Many times we want to know $P(B \mid A)$ but we are only given values that let's us calculate $P(A \mid B)$. Take spam detection for example. We know the probability $P(word \mid spam)$ or $P(word \mid notspam)$ and we want to find the probability $P(spam \mid word)$ or vice versa.

Since we have the labelled data of whether a piece of text is spam or not, we can easily fine $P(word \mid spam)$ by counting the frequencies of each word inside the spam; $P(word \mid notspam)$ can be found by the same method. As for $P(word)$ and $P(spam)$/$P(notspam)$, these are just their respective proportions in the data set.

# Using Bayes' Theorem

Now, I'll go over how this works using the example of text sentiment analysis. To start, I'll create a table with the frequencies of some words that belong to a positive sentences and negative sentences.

Word Positive Negative
I 3 3
not 2 3
happy 3 1
learn 2 2

Note this is just a made up table, you would build this table from the data in your projects.

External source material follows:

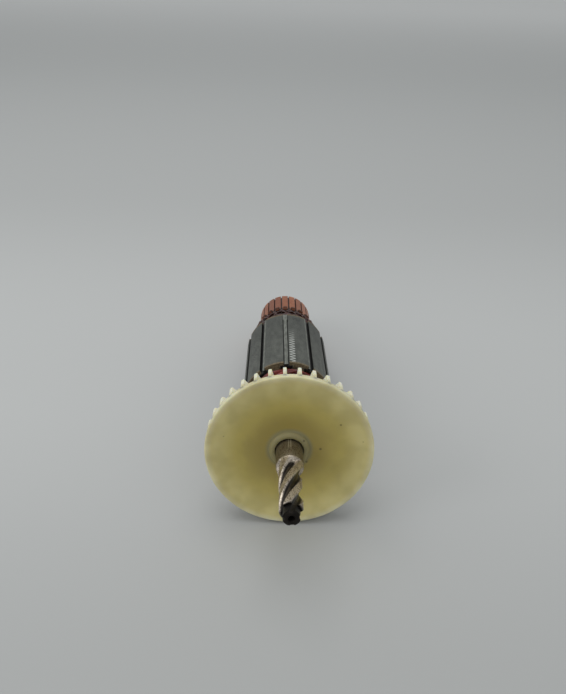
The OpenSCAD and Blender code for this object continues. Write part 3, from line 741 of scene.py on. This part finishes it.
copper = Finish("bar_copper", Metallic=0.75)
turned_rings = copper.noise(copper.station * 3.0, 1, 3)
track = copper.station.band(COM_START + 6.0, COM_END - 1.5, 0.8)
copper_patch = copper.grain(3.0, 1, 4)
bar_count = (copper.angle - BAR_PHASE) / BAR_PITCH + 0.5
bar_number = bar_count.math("FLOOR")
bar_shade = copper.node("ShaderNodeTexWhiteNoise", {"noise_dimensions": "1D"}, {"W": bar_number})
copper_tone = copper.blend(copper_patch.rise(0.3, 0.7), tone(208, 136, 88), tone(180, 100, 58))
copper_tone = copper.blend(bar_shade.rise(0.3, 0.0) * 0.6, copper_tone, tone(104, 58, 38))
copper_tone = copper.blend(bar_shade.rise(0.7, 1.0) * 0.7, copper_tone, tone(216, 150, 120))
from_edge = 0.5 - (bar_count.math("FRACT") - 0.5).math("ABSOLUTE")
copper_tone = copper.blend(from_edge.rise(0.16, 0.09) * 0.85, copper_tone, tone(48, 24, 17))
copper_tone = copper.blend(track * (0.35 + 0.4 * turned_rings), copper_tone, tone(140, 74, 46))
# Painted shade: the bars darken towards the hooks and leads.
near_hooks = copper.station.rise(COM_START + 7.5, COM_START + 3.5) * 0.9
copper_tone = copper.blend(near_hooks, copper_tone, tone(52, 26, 18))
# Painted shade: the bars' sides below the track are painted dark.
copper_tone = copper.blend(copper.radius.rise(13.0, 12.4), copper_tone, tone(70, 34, 22))
copper.give(Base_Color=copper_tone, Roughness=0.34 + 0.25 * copper.grain(0.7) - 0.08 * track)
copper.bumps(turned_rings * 0.7 + copper.grain(0.4) * 0.3, 0.03)
for number in range(1, BARS + 1):
    bar = dress(f"commutator_bar_{number}", copper)
    rounding = bar.modifiers.new("worn_edges", "BEVEL")
    rounding.width = 0.22 * MM
    rounding.segments = 2
    rounding.limit_method = "ANGLE"
    rounding.angle_limit = math.radians(40)

resin = Finish("commutator_resin", Roughness=0.5)
resin_tone = resin.blend(resin.grain(0.8).rise(0.3, 0.7), tone(66, 42, 30), tone(40, 26, 20))
resin_tone = resin.blend(resin.radius.rise(11.5, 13.0) * 0.5, resin_tone, tone(30, 20, 16))
resin.give(Base_Color=resin_tone)
resin.bumps(resin.grain(0.4), 0.04)
dress("commutator_moulding", resin)

brass = Finish("bush_brass", Metallic=0.9)
brass_tone = brass.blend(brass.grain(1.2).rise(0.3, 0.7), tone(196, 168, 104), tone(150, 122, 70))
brass.give(Base_Color=brass_tone, Roughness=0.3 + 0.25 * brass.grain(0.5))
brass.bumps(brass.noise(brass.station * 8, 1), 0.02)
dress("commutator_bush", brass)


# ---------- table and surroundings ----------
# A plain grey table in a few tones from near to far, under a plain grey sky.

table_mesh = bpy.data.meshes.new("table")
table_mesh.from_pydata([(-6, -6, 0), (6, -6, 0), (6, 6, 0), (-6, 6, 0)], [], [(0, 1, 2, 3)])
table = bpy.data.objects.new("table", table_mesh)
bpy.context.scene.collection.objects.link(table)
table_top = Finish("table_top", Roughness=0.75)
table_spot = table_top.node("ShaderNodeSeparateXYZ", None, (table_top.here,), output="Y")
table_tone = table_top.blend(table_spot.rise(-0.16, 0.02), tone(168, 169, 168), tone(184, 185, 184))
table_tone = table_top.blend(table_spot.rise(0.08, 0.32), table_tone, tone(173, 174, 173))
table_tone = table_top.blend(table_spot.rise(0.8, 2.3), table_tone, tone(207, 207, 206))
table_top.give(Base_Color=table_tone)
table_mesh.materials.append(table_top.material)

world = bpy.data.worlds.new("grey_air")
bpy.context.scene.world = world
world.use_nodes = True
air = world.node_tree.nodes["Background"]
air.inputs["Color"].default_value = tone(200, 203, 204)
air.inputs["Strength"].default_value = 1.0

To find $P(Positive \mid happy")$, we need $P(happy" \mid Positive)$ which is $\frac{3}{11}$ and $P(happy")$ which is $\frac{4}{23}$ and $P(Positive)$ which is $\frac{11}{23}$. Thus, $P(Positive \mid happy") = \frac{3}{11} \cdot \frac{11}{23} \cdot \frac{23}{4} = \frac{3}{4}$. We will do the same to find $P(Negative \mid happy") = \frac{1}{12} \cdot \frac{12}{23} \cdot \frac{23}{4} = \frac{1}{4}$. We see that the ratio of $\frac{P(Positive \mid happy")}{P(Negative \mid happy")} = 3 > 1$, so we conclude that the word has an overall positive sentiment. If we do this to every word in a sentence, and find $\prod_{i=1}^{m}\frac{P(Positive \mid word_i)}{P(Negative \mid word_i)}$. If this is greater than 1, then the sentence has positive sentiment, otherwise, negative sentiment.

To account for imbalanced datasets where you have more of one sentiment and less of another, we make a slight modification to account for this.

$\frac{P(Positive)}{P(Negative)} \prod_{i=1}^{m}\frac{P(Positive \mid word_i)}{P(Negative \mid word_i)}$

To avoid any divide by zeros, we use a technique called Laplacian Smoothing which follows the form: $P(word \mid Positive) = \frac{\texttt{freq}(word,\;positive)+1}{C_p + U_w}$ where $C_p$ is the total Positive count and $U_w$ is the unique number of words. We add $U_w$ because we added 1 to the frequency for every unique word.

Another issue with this is that we run the risk of receiving tiny numbers and underflowing. We can fix this by using a property of logs.

$log(\frac{P(Positive)}{P(Negative)} \prod_{i=1}^{m}\frac{P(Positive \mid word_i)}{P(Negative \mid word_i)})$

Turns into:

$log(\frac{P(Positive)}{P(Negative)})$

$\sum_{i=1}^{m} log(\frac{P(Positive \mid word_i)}{P(Negative \mid word_i)})$
Now the bounds are $(-\infty, \infty)$, with positive being a text with positive sentiment and negative being a text with negative sentiment.